* [Goal]
Give back the full material, exactly as it reads.

* [Exercise data]
○ ○ ○
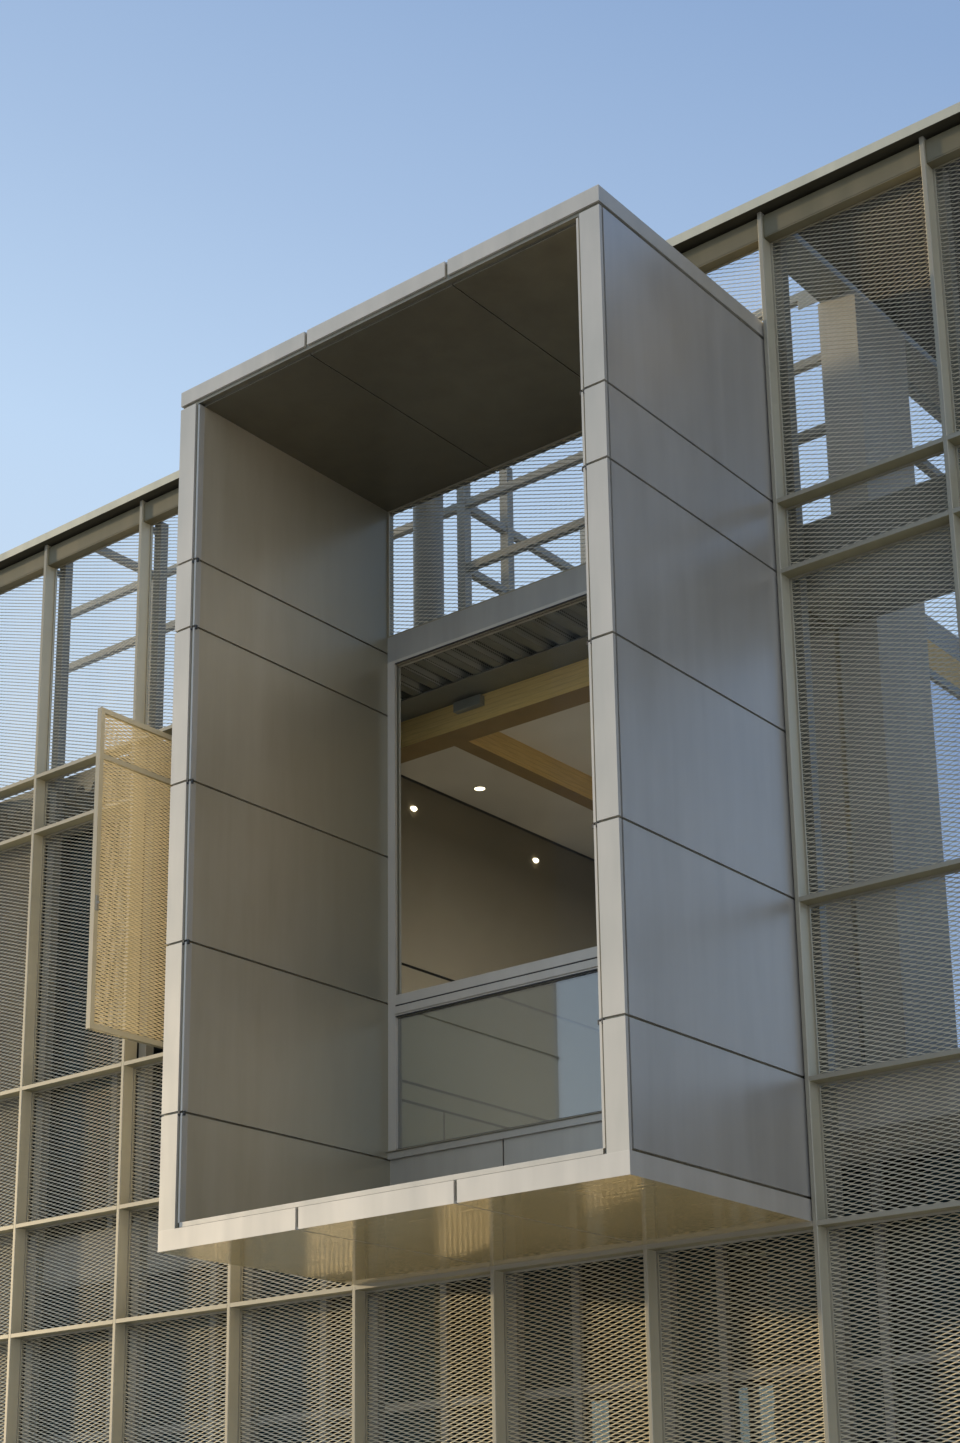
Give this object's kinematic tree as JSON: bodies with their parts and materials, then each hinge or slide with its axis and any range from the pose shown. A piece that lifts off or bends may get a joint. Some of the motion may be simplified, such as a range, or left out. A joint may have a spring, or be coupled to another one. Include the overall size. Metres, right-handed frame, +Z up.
{
  "type": "office building",
  "caption": "Office building with a mesh screen on steel fins, a deep metal portal round a large upper window, and an open roofed terrace beside it.",
  "frame": {"origin": "on the ground, on the front plane of the screen's fins, under the portal's middle", "axes": "+X along the facade to the right seen from outside, +Y into the building, +Z up"},
  "size_m": [13.32, 9.035, 10.915],
  "materials": {
    "concrete": "fair-faced concrete, satin",
    "render": "painted render, matt",
    "portal_metal": "metallic bronze-grey coating, satin",
    "inner_metal": "metallic bronze coating, soft gloss",
    "fin_metal": "metallic beige coating, satin",
    "mesh_metal": "expanded metal, metallic bronze coating",
    "frame_metal": "dark bronze coating, satin",
    "steel": "painted steel, satin",
    "glulam": "laminated timber, oiled",
    "ceiling": "white painted boards, matt",
    "deck": "coated trapezoidal sheet, satin",
    "glass": "clear double glazing"
  },
  "bodies": {
    "root": {"ground_slab": "concrete", "first_floor_slab": "concrete", "left_end_wall": "render", "right_end_wall": "render", "rear_wall": "render", "rear_window_frames": "frame_metal", "rear_glass": "glass", "partition": "render", "blade_columns": "render", "square_columns": "concrete", "roof_deck": "deck", "roof_edge_channel": "steel", "glulam_edge_beam": "glulam", "glulam_cross_beam": "glulam", "lounge_headers": "glulam", "room_ceiling": "ceiling", "front_frames": "frame_metal", "front_glass": "glass", "terrace_frames": "frame_metal", "terrace_glass": "glass", "terrace_edge_beam": "steel", "canopy_frame": "steel", "canopy_soffit": "inner_metal", "screen_fins": "fin_metal", "screen_transoms": "fin_metal", "left_mesh": "mesh_metal", "right_mesh": "mesh_metal", "middle_mesh": "mesh_metal", "screen_coping": "fin_metal", "screen_fascia": "fin_metal", "screen_posts": "steel", "roof_posts": "steel", "roof_rails": "steel", "roof_flue": "steel", "portal_core": "inner_metal", "portal_cap": "portal_metal", "portal_base": "portal_metal", "portal_side_panels": "portal_metal", "portal_inner_panels": "inner_metal", "portal_jambs": "portal_metal", "portal_soffit": "inner_metal", "portal_floor": "portal_metal", "window_frame": "frame_metal", "window_glass": "glass", "window_spandrel": "inner_metal", "shutter_frame": "fin_metal", "shutter_mesh": "mesh_metal"}
  },
  "joints": []
}
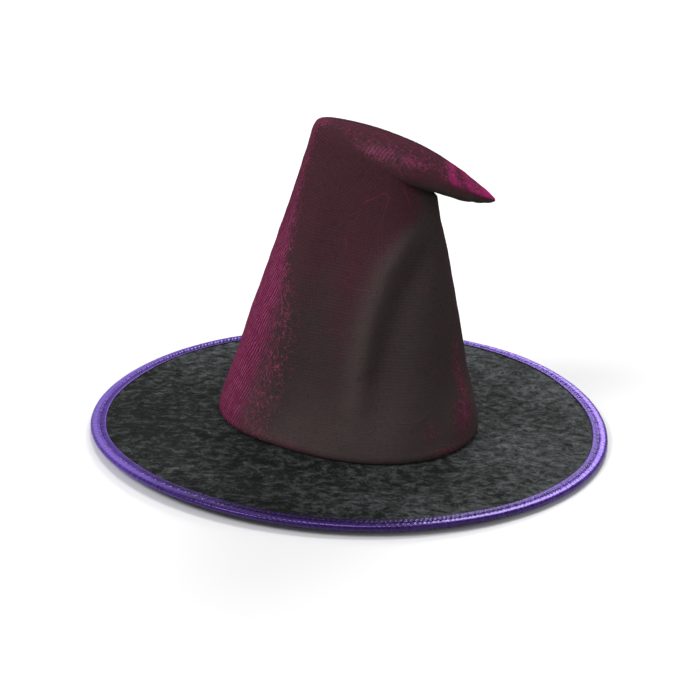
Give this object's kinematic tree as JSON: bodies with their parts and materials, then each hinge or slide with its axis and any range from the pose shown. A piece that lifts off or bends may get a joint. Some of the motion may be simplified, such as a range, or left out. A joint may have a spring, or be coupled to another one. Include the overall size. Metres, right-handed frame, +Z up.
{
  "type": "witch hat",
  "caption": "Wide-brimmed witch hat: a tall soft cone whose peak folds over to one side, on a flat velvet brim with a padded satin edge.",
  "frame": {"origin": "centre of the brim, at the level of the surface that its bound edge rests on", "axes": "+Z up along the crown, -Y towards the front, +X the side that the peak folds over to"},
  "size_m": [0.3799, 0.38, 0.2285],
  "materials": {
    "shot_fabric": "two-colour taffeta weave with a magenta sheen",
    "interlining": "matte nonwoven",
    "lining": "plain polyester",
    "velvet": "crushed velvet",
    "foam": "closed-cell foam board",
    "underlining": "plain matte cloth",
    "satin": "glossy satin",
    "hoop_steel": "spring steel",
    "thread": "polyester thread",
    "band_twill": "cotton twill",
    "label": "blank satin label"
  },
  "bodies": {
    "hat": {"crown_shell": "shot_fabric", "crown_interlining": "interlining", "crown_lining": "lining", "back_seam_allowances": "shot_fabric", "brim_velvet": "velvet", "brim_core": "foam", "brim_underlining": "underlining", "brim_binding": "satin", "edge_hoop": "hoop_steel", "hoop_ferrule": "hoop_steel", "binding_thread": "thread", "sweatband": "band_twill", "head_seam_thread": "thread", "band_thread": "thread", "care_label": "label"},
    "peak": {"peak_shell": "shot_fabric", "peak_interlining": "interlining"}
  },
  "joints": [
    {"name": "peak_fold", "type": "hinge", "parent": "hat", "child": "peak", "pos_m": [-0.0318, 0, 0.2271], "axis": [0, -1, 0], "range_deg": [0, 60]}
  ]
}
○ ○ ○
* [Reply]
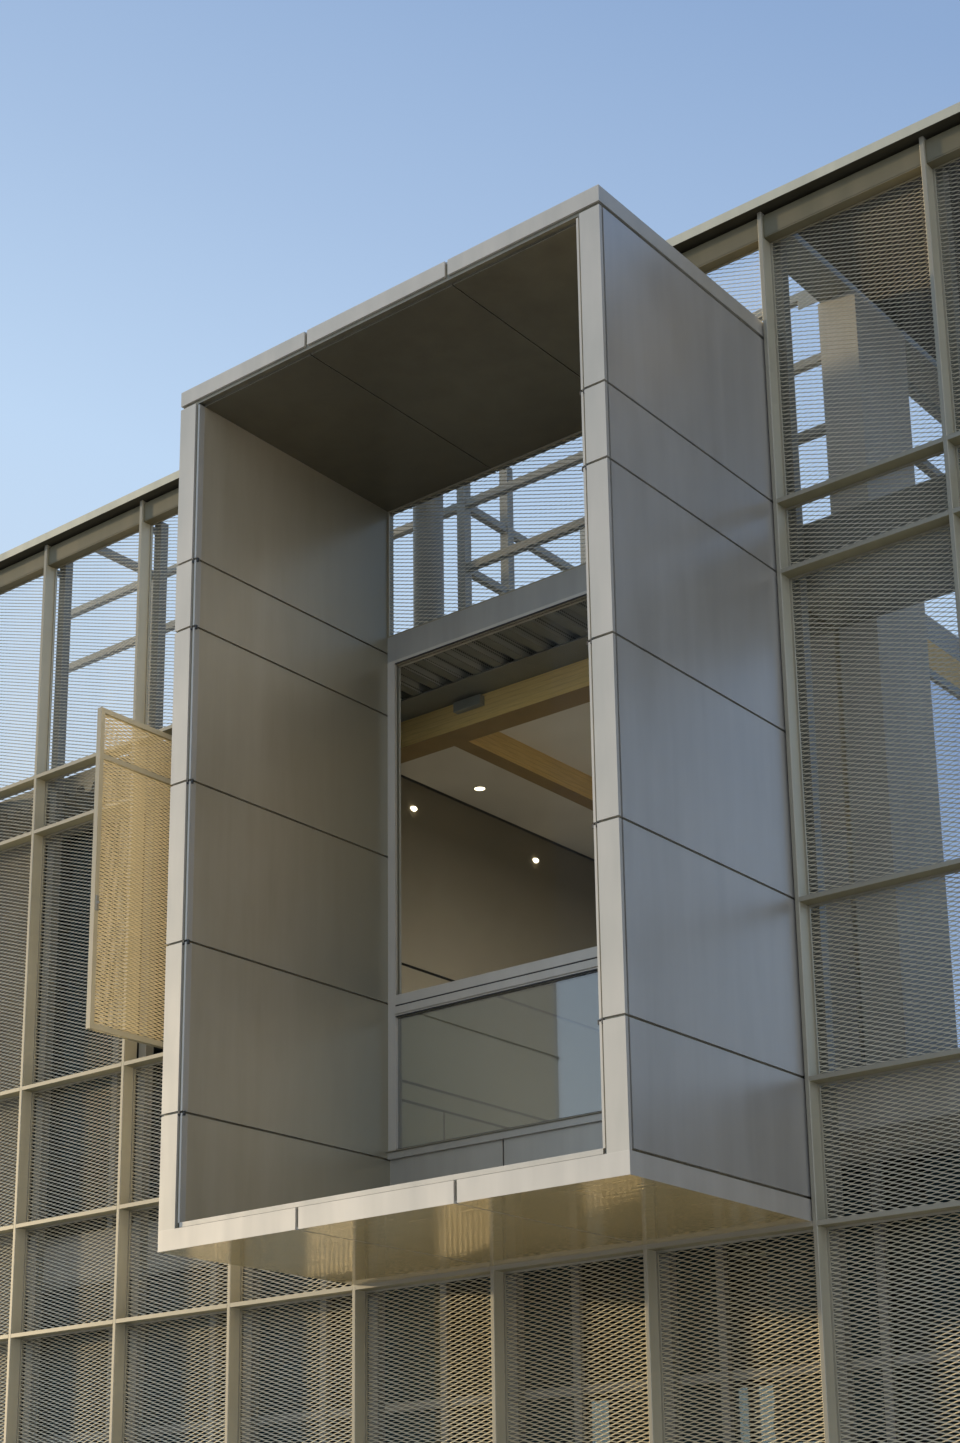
Give this object's kinematic tree as JSON: bodies with their parts and materials, then each hinge or slide with its axis and any range from the pose shown. A piece that lifts off or bends may get a joint. Some of the motion may be simplified, such as a range, or left out. A joint may have a spring, or be coupled to another one. Include the overall size. Metres, right-handed frame, +Z up.
{
  "type": "office building",
  "caption": "Office building with a mesh screen on steel fins, a deep metal portal round a large upper window, and an open roofed terrace beside it.",
  "frame": {"origin": "on the ground, on the front plane of the screen's fins, under the portal's middle", "axes": "+X along the facade to the right seen from outside, +Y into the building, +Z up"},
  "size_m": [13.32, 9.035, 10.915],
  "materials": {
    "concrete": "fair-faced concrete, satin",
    "render": "painted render, matt",
    "portal_metal": "metallic bronze-grey coating, satin",
    "inner_metal": "metallic bronze coating, soft gloss",
    "fin_metal": "metallic beige coating, satin",
    "mesh_metal": "expanded metal, metallic bronze coating",
    "frame_metal": "dark bronze coating, satin",
    "steel": "painted steel, satin",
    "glulam": "laminated timber, oiled",
    "ceiling": "white painted boards, matt",
    "deck": "coated trapezoidal sheet, satin",
    "glass": "clear double glazing"
  },
  "bodies": {
    "root": {"ground_slab": "concrete", "first_floor_slab": "concrete", "left_end_wall": "render", "right_end_wall": "render", "rear_wall": "render", "rear_window_frames": "frame_metal", "rear_glass": "glass", "partition": "render", "blade_columns": "render", "square_columns": "concrete", "roof_deck": "deck", "roof_edge_channel": "steel", "glulam_edge_beam": "glulam", "glulam_cross_beam": "glulam", "lounge_headers": "glulam", "room_ceiling": "ceiling", "front_frames": "frame_metal", "front_glass": "glass", "terrace_frames": "frame_metal", "terrace_glass": "glass", "terrace_edge_beam": "steel", "canopy_frame": "steel", "canopy_soffit": "inner_metal", "screen_fins": "fin_metal", "screen_transoms": "fin_metal", "left_mesh": "mesh_metal", "right_mesh": "mesh_metal", "middle_mesh": "mesh_metal", "screen_coping": "fin_metal", "screen_fascia": "fin_metal", "screen_posts": "steel", "roof_posts": "steel", "roof_rails": "steel", "roof_flue": "steel", "portal_core": "inner_metal", "portal_cap": "portal_metal", "portal_base": "portal_metal", "portal_side_panels": "portal_metal", "portal_inner_panels": "inner_metal", "portal_jambs": "portal_metal", "portal_soffit": "inner_metal", "portal_floor": "portal_metal", "window_frame": "frame_metal", "window_glass": "glass", "window_spandrel": "inner_metal", "shutter_frame": "fin_metal", "shutter_mesh": "mesh_metal"}
  },
  "joints": []
}
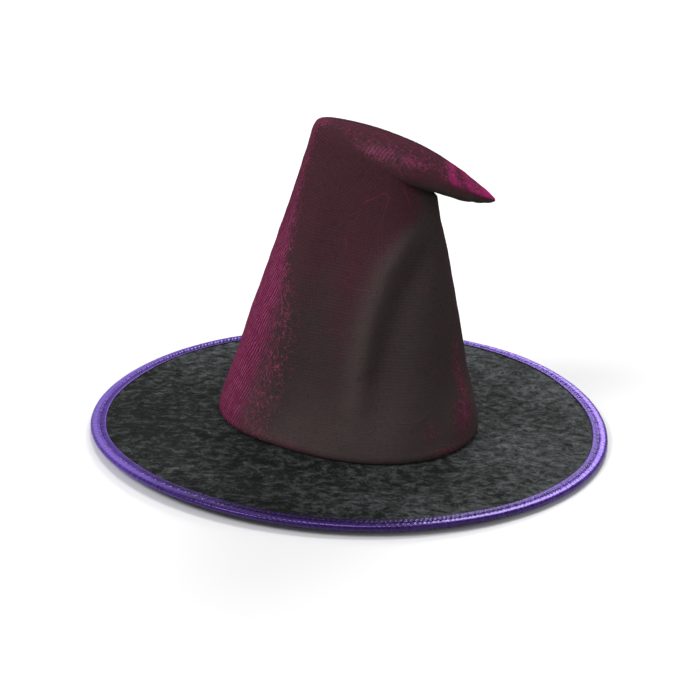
Give this object's kinematic tree as JSON: bodies with their parts and materials, then each hinge or slide with its axis and any range from the pose shown. A piece that lifts off or bends may get a joint. Some of the motion may be simplified, such as a range, or left out. A joint may have a spring, or be coupled to another one. Include the overall size. Metres, right-handed frame, +Z up.
{
  "type": "witch hat",
  "caption": "Wide-brimmed witch hat: a tall soft cone whose peak folds over to one side, on a flat velvet brim with a padded satin edge.",
  "frame": {"origin": "centre of the brim, at the level of the surface that its bound edge rests on", "axes": "+Z up along the crown, -Y towards the front, +X the side that the peak folds over to"},
  "size_m": [0.3799, 0.38, 0.2285],
  "materials": {
    "shot_fabric": "two-colour taffeta weave with a magenta sheen",
    "interlining": "matte nonwoven",
    "lining": "plain polyester",
    "velvet": "crushed velvet",
    "foam": "closed-cell foam board",
    "underlining": "plain matte cloth",
    "satin": "glossy satin",
    "hoop_steel": "spring steel",
    "thread": "polyester thread",
    "band_twill": "cotton twill",
    "label": "blank satin label"
  },
  "bodies": {
    "hat": {"crown_shell": "shot_fabric", "crown_interlining": "interlining", "crown_lining": "lining", "back_seam_allowances": "shot_fabric", "brim_velvet": "velvet", "brim_core": "foam", "brim_underlining": "underlining", "brim_binding": "satin", "edge_hoop": "hoop_steel", "hoop_ferrule": "hoop_steel", "binding_thread": "thread", "sweatband": "band_twill", "head_seam_thread": "thread", "band_thread": "thread", "care_label": "label"},
    "peak": {"peak_shell": "shot_fabric", "peak_interlining": "interlining"}
  },
  "joints": [
    {"name": "peak_fold", "type": "hinge", "parent": "hat", "child": "peak", "pos_m": [-0.0318, 0, 0.2271], "axis": [0, -1, 0], "range_deg": [0, 60]}
  ]
}